I have previously shied away from telling my half of the story. My husband is the one living with the chronic health issues and he is the one who deserves to be heard, understood, respected. He is the one who faces each day with a strength and grace that elevates him above his challenges that go beyond the scope of what any person should ever have to cope with. The moment he wakes in the morning he is forced to face these demons, to fight against them to participate in ‘normal’ life- to work and support the family he loves, the family he would do anything for. He silently fights every. Single. Day. With an invisible foe that I have come to hate. An element within him- indeed a part of him- the man I love, that I want to strike from the record. Remove from my life, walk away from. But I can’t because to do so would be to lose him. To walk away from him. Yes, the pain, the other health issues. The frustrations and patience- draining moments that I would expel from our marriage in a heartbeat if given the chance. But not him. A life without him, without these uninvited challenges, infuriating ‘why us’ situations, could be a lot simpler. And some might even argue happier. But it would be a fraction of the life that I live now. Of the other side of the coin: the joys, memories, hopes for the future of a life we hope to continue to build together. That too, would also be gone. Erased with the bad would also be all the good. That is the emotional battle I face. And the man I met, fell in love with, married, created life with- he is good.

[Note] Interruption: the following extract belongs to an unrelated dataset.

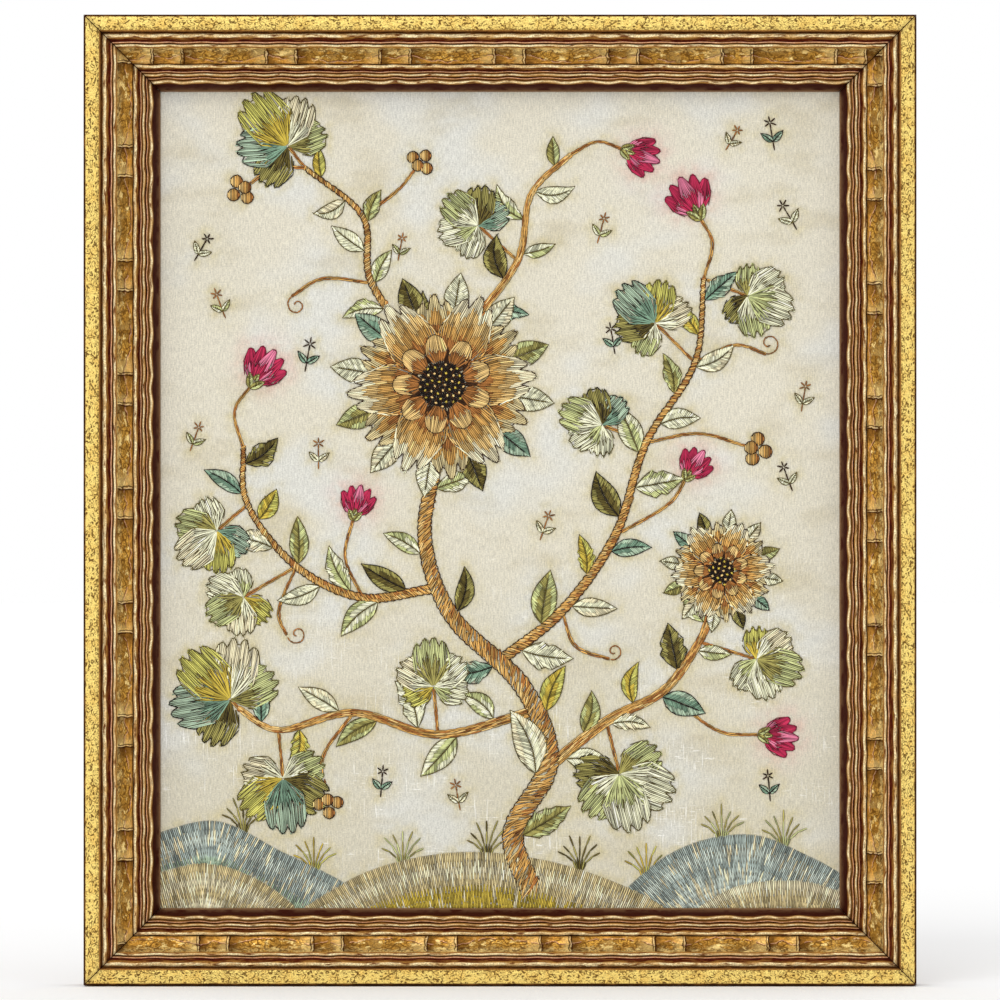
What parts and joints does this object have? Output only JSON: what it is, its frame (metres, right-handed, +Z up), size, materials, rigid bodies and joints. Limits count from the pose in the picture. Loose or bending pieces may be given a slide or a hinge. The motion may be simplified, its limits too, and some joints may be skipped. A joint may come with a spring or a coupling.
{
  "type": "silk embroidery picture in a gilt wooden frame",
  "caption": "Upright rectangular wall picture: silk ground worked in coloured floss, held flat in a mitred gilt ripple moulding frame.",
  "frame": {"origin": "middle of the top rail's flat back, where the picture hangs on the wall", "axes": "+Z up along the picture's long side, +X to the right seen from the front, +Y back into the wall; the picture faces -Y"},
  "size_m": [0.3746, 0.0232, 0.4365],
  "materials": {
    "gilt_wood": "gold leaf burnished over red clay, rubbed through on the crests; bare wood at the back",
    "silk_ground": "plain woven ivory silk with a soft sheen, aged",
    "silk_floss": "untwisted silk floss in ochre, sage, olive, teal, crimson and dark brown, laid in satin stitches with a bright sheen",
    "back_board": "plain matt brown board"
  },
  "bodies": {
    "root": {"rail_top": "gilt_wood", "rail_right": "gilt_wood", "rail_bottom": "gilt_wood", "rail_left": "gilt_wood", "silk_panel": "silk_ground", "backing_board": "back_board"}
  },
  "joints": []
}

And let me say how underwhelming a word like ‘good’ is to describe him. Oh yes, he drives me crazy, we fight, we hurt each other’s feelings. We make a great big mess out of things plenty of the time. But it’s our mess. A mess I love above all else, a mess I fight for. And it is good because of him, because of us.
Now if I haven’t convinced you enough that I am whole- heartedly in love with this man and the challenges he didn’t ask for, I’m not sure how else I could prove it here. But I hope I’ve made enough of an argument to demonstrate my love for this man that the next few sentences won’t seem so heartless. Because I know that reading them, without any sense of my person, my voice, and connotation will also remove much of the humanity behind them. So forgive me, they may appear much colder on a screen, removed from the person who has felt them, lived them. But I am sharing them in the hopes that others in my position, those who love someone who struggles, faces challenges, and fights daily through a personal battle, also feel heard and recognized. Because we are not the heroes, but we fight the same battles alongside the person we love, often suffering with our own struggles and challenges, but putting them aside to draw out the greater good for our partner. To fight alongside them and celebrate their victories. Some may see it, acknowledge it, but it’s the little gestures, acts of love, and selflessness, where we give of ourselves when we have nothing left- this is where we choose to partake in the battle- a battle we could simply get up and walk away from. But don’t.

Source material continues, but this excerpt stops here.